Using `list()` as input

If the scripts have to be executed in a specific order, the input argument can be supplied as a list. The scripts will then be executed in the order they are listed in the list, with scripts listed in the same element being executed in parallel (if n_workers > 1).

# In the below example, script1.R and script2.R will be executed in parallel
run(
  input = c(
    "path/to/script1.R",
    "path/to/script2.R"
  ),
  n_workers = 2
)

# In the below example, script1.R and script2.R will be executed in parallel,
# and all R files in the directory will subsequently be executed in parallel
run(
  input = list(
    c("path/to/script1.R", "path/to/script2.R"),
    "path/to/directory/*.R"
  ),
  n_workers = 2
)

# In the below example, script1.R and script2.R will be executed in parallel,
# and subsequently script3.R and script4.R will be executed in parallel
run(
  input = list(
    c("path/to/script1.R", "path/to/script2.R"),
    c("path/to/script3.R", "path/to/script4.R")
  ),
  n_workers = 2
)

The list can also be supplied with names list elements. This can be useful during execution as some of these ‘name’ will be printed to the console.

E.g.

run(
  input = list(
    list(
      name = "Step 1",
      paths = c("path/to/script1.R", "path/to/script2.R")
    ),
    list(
      name = "Step 2",
      paths = c("path/to/script3.R", "path/to/script4.R")
    )
  ),
  n_workers = 2
)

Using a configuration file as input

The execution order can also be pre-specified in a configuration file (config file for short). The config file could have the following structure.

steps:
  - name: "Step 1"    
    paths:    
      - "path/to/script1.R"
      - "path/to/script2.R"
  - name: "Step 2"  
    paths:    
      - "path/to/script3.R"
      - "path/to/script4.R"

In this case, the input argument in the run() function should point to the config file. Assuming the config file is called config.yaml, the execution can be initiated as follows:

run(input = "path/to/config.yaml", n_workers = 4)
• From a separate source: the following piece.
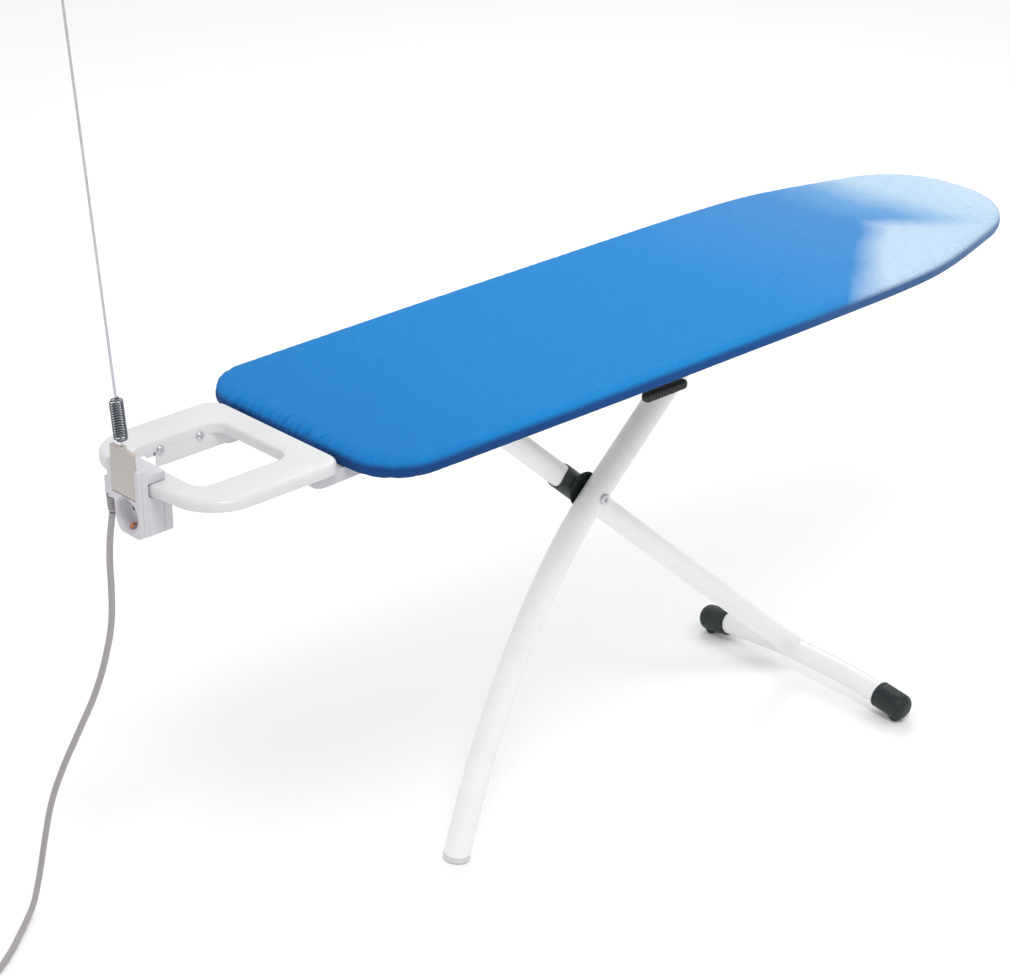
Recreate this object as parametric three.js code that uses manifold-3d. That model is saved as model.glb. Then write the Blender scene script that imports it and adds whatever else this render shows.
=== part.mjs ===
// Free-standing ironing board with a crossed two-leg frame, an iron rest with a clamp-on mains socket, a sprung
// cable guide rod, and a mains lead. Millimetres, +Z up, +X from the iron rest to the nose of the board.
// All places are written in the board frame: x = 0 at the head edge of the cover, y = 0 on the centre line,
// z = 0 on the floor. The exported group is then moved so that its origin is under the middle of its box.
import * as THREE from 'three';
import * as BufferGeometryUtils from 'three/addons/utils/BufferGeometryUtils.js';
import Module from 'manifold-3d';

const wasm = await Module();
wasm.setup();

// ---- driving dimensions -------------------------------------------------------------------------
const GAP = 0.3;                    // clearance between pieces that touch

const BOARD_LENGTH = 1252;
const BOARD_HEIGHT = 700;           // top of the cover above the floor
const HEAD_HALF_WIDTH = 186;
const BOARD_HALF_WIDTH = 190;
const HEAD_RADIUS = 72;
const COVER_SIDE = 23;              // height of the cover's side band
const COVER_SKIN = 1.5;
const COVER_LIP = 2.7;              // gathered hem under the rim, thickness
const LIP_WIDTH = 22;
const PAD_THICKNESS = 6;
const PLATE_THICKNESS = 0.5;        // as much steel as the expanded metal of the real surface
const RIM_WALL = 1.5;
const RIM_HEIGHT = 10;
const RIM_WIDTH = 12;

const FRAME_TOP = 676.7;            // underside of the cross members
const HINGE_Z = 655;                // plane of the leg hinge and of the sliding top pin
const LEG_ANGLE = THREE.MathUtils.degToRad(42);
const PIVOT = { x: 491.6, z: 454 };
const LEG_OFFSET = 21.5;            // leg planes lie at y = -LEG_OFFSET (leg A) and +LEG_OFFSET (leg B)
const LEG_HALF_Y = 19;              // legs are oval tubes, 38 across the board and 32 in the plane of the legs
const LEG_HALF_N = 16;
const LEG_WALL = 1.5;
const LEG_OVERHANG = 12;            // tube beyond its top pin
const SADDLE_SHELL = 2.2;
const FOOT_A_X = 242;
const FOOT_A_SLOPE = THREE.MathUtils.degToRad(74);
const FOOT_A_CAP = 8;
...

Each steps in the config file will be executed independently while scrips within each step will be executed in parallel using the number of workers specified with the n_workers argument.

Adjusting the log directory

How to use the `log_dir` argument to specify where to store the logs

When executing run() the default is to store logs in the directory where the individual scripts are located. For example, if we apply run() to a a vector of scripts with the following paths c(path/to/dir1/script1.R, path/to/dir2/script2.R), the log of script1.R and script2.R will be stored in path/to/dir1 and path/to/dir2, respectively.

If the logs should be stored in a different directory, the log_dir argument can be used. This argument can be supplied with a character string or a function. Note that in either case the directory that log_dir points to must exist before the execution is initiated.

If the log_dir is supplied with a character pointing to a specific path the call could look like:

run(input = "path/to/script.R", log_dir = "path/to/logs")

In this example the log of script.R will be stored in path/to/logs.
Note that if multiple scripts are executed and log_dir is a character to a path, then every log will be redirected to the same directory - in this case path/to/logs.

If a more dynamic approach is needed the log_dir argument can also be supplied with a function that will be applied to the individual path of every script.
For example, if multiple script are executed and the logs needs to be stored in a sub-folder within the script directories this could be achieved by:

run(
  input = c("path/to/dir1/script1.R", "path/to/dir2/script2.R"),
  log_dir = function(x) {
    paste0(dirname(x), "/logs")
  }
)

In this example the log of script1.R will be stored in path/to/dir1/logs and the log of script2.R will be stored in path/to/dir2/logs.

Note that x refer to the path of the script that is being executed.